# Exercise
Isolate every line in the data with the string "that" and copy it.

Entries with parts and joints
.....
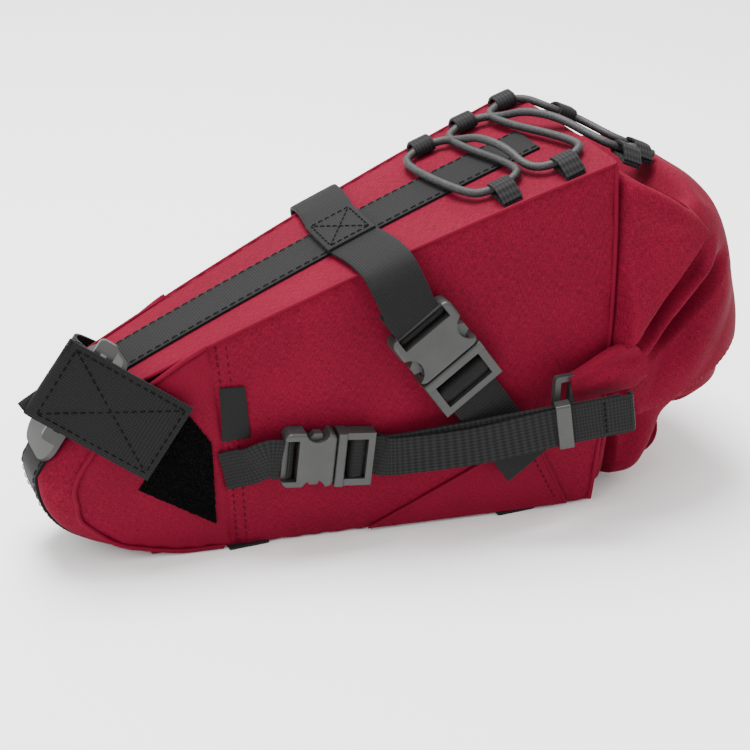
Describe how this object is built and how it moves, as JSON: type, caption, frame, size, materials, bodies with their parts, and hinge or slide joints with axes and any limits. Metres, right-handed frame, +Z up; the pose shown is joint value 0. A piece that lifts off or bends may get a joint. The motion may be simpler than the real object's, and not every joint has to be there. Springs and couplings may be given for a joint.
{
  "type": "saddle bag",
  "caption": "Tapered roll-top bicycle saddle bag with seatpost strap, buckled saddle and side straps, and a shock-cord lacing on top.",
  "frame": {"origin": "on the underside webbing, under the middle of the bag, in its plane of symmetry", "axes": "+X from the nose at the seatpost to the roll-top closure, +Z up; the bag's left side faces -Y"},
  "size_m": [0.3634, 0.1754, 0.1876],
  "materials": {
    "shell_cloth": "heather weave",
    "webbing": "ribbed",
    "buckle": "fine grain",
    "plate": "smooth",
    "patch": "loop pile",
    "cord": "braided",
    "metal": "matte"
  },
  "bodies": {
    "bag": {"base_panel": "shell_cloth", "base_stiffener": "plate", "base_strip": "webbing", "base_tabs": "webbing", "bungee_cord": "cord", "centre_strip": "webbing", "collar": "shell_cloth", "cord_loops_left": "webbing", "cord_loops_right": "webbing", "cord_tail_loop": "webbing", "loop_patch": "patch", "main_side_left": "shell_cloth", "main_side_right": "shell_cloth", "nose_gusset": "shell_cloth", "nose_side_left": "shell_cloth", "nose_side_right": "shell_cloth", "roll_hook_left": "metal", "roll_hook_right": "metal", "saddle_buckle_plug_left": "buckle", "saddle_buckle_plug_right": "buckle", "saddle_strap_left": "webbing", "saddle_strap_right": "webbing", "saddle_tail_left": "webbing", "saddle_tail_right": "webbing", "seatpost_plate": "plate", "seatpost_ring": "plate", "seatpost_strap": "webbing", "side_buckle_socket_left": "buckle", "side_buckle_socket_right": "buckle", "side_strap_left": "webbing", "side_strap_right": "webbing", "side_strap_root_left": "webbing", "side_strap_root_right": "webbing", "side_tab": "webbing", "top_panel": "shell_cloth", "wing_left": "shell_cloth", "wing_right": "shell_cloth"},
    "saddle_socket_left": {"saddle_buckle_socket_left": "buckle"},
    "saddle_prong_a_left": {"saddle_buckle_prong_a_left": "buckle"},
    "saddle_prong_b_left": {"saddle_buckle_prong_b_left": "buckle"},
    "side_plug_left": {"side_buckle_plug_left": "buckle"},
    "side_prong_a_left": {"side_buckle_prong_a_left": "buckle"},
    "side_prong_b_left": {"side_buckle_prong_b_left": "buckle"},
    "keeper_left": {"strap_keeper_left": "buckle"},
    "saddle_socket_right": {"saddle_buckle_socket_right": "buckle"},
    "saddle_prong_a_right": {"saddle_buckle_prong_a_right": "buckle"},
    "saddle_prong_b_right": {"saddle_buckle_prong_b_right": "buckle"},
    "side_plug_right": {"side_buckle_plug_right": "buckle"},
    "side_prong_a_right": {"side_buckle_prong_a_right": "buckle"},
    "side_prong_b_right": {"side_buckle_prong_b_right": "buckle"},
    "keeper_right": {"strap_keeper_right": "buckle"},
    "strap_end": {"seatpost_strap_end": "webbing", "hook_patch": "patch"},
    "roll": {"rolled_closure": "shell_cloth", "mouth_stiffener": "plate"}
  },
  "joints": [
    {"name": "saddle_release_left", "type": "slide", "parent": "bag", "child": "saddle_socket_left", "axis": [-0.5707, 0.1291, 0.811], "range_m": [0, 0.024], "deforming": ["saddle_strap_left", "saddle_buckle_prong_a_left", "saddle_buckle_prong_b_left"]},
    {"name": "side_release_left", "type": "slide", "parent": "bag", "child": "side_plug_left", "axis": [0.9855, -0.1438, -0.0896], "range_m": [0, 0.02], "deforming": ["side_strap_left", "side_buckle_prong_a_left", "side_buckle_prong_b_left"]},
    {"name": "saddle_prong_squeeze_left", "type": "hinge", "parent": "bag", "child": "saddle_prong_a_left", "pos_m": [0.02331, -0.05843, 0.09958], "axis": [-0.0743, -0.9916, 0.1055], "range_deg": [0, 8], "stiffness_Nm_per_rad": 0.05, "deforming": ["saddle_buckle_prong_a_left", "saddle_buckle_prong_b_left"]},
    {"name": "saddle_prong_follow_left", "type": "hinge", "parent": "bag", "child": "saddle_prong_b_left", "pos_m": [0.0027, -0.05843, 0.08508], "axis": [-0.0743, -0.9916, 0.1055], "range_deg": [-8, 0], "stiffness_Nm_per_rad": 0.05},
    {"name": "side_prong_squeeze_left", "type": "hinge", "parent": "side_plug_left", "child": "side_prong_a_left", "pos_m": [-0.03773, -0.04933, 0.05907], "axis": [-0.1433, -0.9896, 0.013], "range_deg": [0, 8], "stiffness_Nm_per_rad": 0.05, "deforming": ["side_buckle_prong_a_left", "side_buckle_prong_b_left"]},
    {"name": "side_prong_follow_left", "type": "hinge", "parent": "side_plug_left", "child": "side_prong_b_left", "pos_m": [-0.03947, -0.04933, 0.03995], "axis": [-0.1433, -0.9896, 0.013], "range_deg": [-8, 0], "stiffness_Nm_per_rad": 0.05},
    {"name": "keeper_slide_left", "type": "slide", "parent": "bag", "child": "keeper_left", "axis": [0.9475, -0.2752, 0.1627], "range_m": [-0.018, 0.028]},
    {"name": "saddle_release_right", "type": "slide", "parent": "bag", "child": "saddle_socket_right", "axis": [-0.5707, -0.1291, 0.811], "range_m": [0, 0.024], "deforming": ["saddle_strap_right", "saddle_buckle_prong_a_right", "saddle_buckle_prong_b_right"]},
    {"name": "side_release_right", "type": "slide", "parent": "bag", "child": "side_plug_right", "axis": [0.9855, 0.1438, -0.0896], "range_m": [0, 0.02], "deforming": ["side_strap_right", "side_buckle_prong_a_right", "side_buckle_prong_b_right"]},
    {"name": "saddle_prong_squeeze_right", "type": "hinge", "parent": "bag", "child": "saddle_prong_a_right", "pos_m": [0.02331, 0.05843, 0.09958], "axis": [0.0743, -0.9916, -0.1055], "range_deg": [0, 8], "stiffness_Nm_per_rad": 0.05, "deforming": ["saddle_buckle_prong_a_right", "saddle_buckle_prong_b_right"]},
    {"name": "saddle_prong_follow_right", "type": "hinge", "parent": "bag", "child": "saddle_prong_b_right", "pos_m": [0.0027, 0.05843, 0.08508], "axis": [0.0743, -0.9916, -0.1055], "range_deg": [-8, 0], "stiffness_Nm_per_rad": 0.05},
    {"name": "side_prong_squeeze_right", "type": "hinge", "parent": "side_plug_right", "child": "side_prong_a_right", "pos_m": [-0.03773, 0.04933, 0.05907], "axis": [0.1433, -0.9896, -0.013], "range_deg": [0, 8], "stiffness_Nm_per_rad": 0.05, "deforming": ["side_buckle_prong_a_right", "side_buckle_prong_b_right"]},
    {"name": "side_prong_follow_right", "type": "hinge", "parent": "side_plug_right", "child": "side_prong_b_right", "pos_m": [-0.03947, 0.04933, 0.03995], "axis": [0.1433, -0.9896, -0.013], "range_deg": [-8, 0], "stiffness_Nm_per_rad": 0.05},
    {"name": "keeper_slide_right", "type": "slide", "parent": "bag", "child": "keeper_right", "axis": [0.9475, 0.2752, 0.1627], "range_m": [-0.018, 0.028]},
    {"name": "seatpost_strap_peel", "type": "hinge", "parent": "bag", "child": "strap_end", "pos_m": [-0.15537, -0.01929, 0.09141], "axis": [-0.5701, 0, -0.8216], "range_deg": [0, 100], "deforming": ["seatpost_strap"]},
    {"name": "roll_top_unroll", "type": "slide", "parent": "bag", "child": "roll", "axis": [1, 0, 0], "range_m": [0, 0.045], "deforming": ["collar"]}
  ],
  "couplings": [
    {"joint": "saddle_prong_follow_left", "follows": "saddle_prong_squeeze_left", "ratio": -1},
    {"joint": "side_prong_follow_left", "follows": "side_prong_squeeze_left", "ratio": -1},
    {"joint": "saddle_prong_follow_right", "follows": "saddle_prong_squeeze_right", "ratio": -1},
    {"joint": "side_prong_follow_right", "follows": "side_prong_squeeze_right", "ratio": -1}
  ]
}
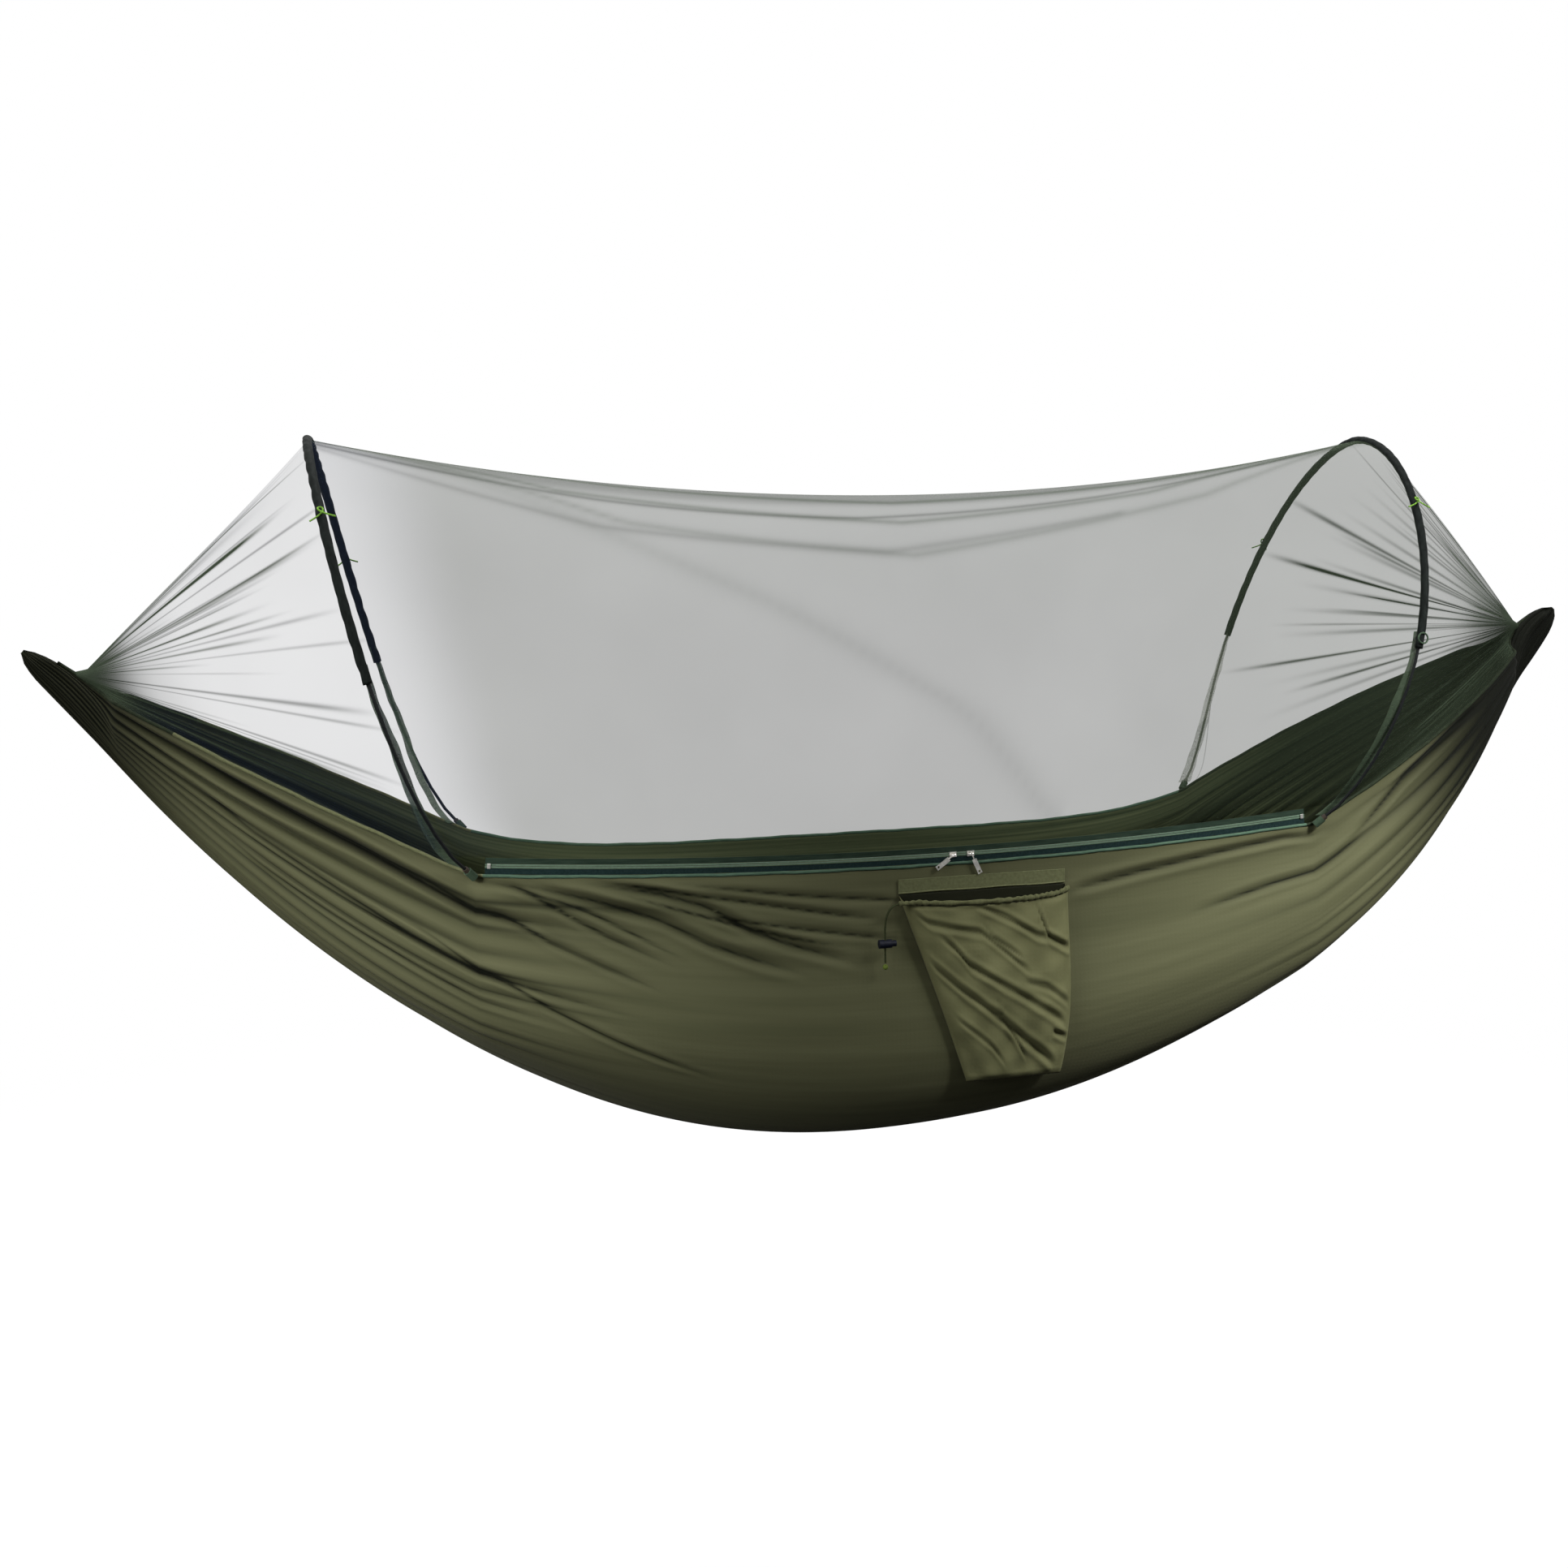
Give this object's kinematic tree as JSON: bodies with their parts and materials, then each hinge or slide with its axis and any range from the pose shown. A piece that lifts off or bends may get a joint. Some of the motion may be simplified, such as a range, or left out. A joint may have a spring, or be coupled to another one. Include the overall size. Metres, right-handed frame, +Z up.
.....
# Output for this task
Describe how this object is built and how it moves, as JSON: type, caption, frame, size, materials, bodies with their parts, and hinge or slide joints with axes and any limits. Metres, right-handed frame, +Z up; the pose shown is joint value 0. A piece that lifts off or bends may get a joint. The motion may be simpler than the real object's, and not every joint has to be there. Springs and couplings may be given for a joint.
Give this object's kinematic tree as JSON: bodies with their parts and materials, then each hinge or slide with its axis and any range from the pose shown. A piece that lifts off or bends may get a joint. Some of the motion may be simplified, such as a range, or left out. A joint may have a spring, or be coupled to another one. Include the overall size. Metres, right-handed frame, +Z up.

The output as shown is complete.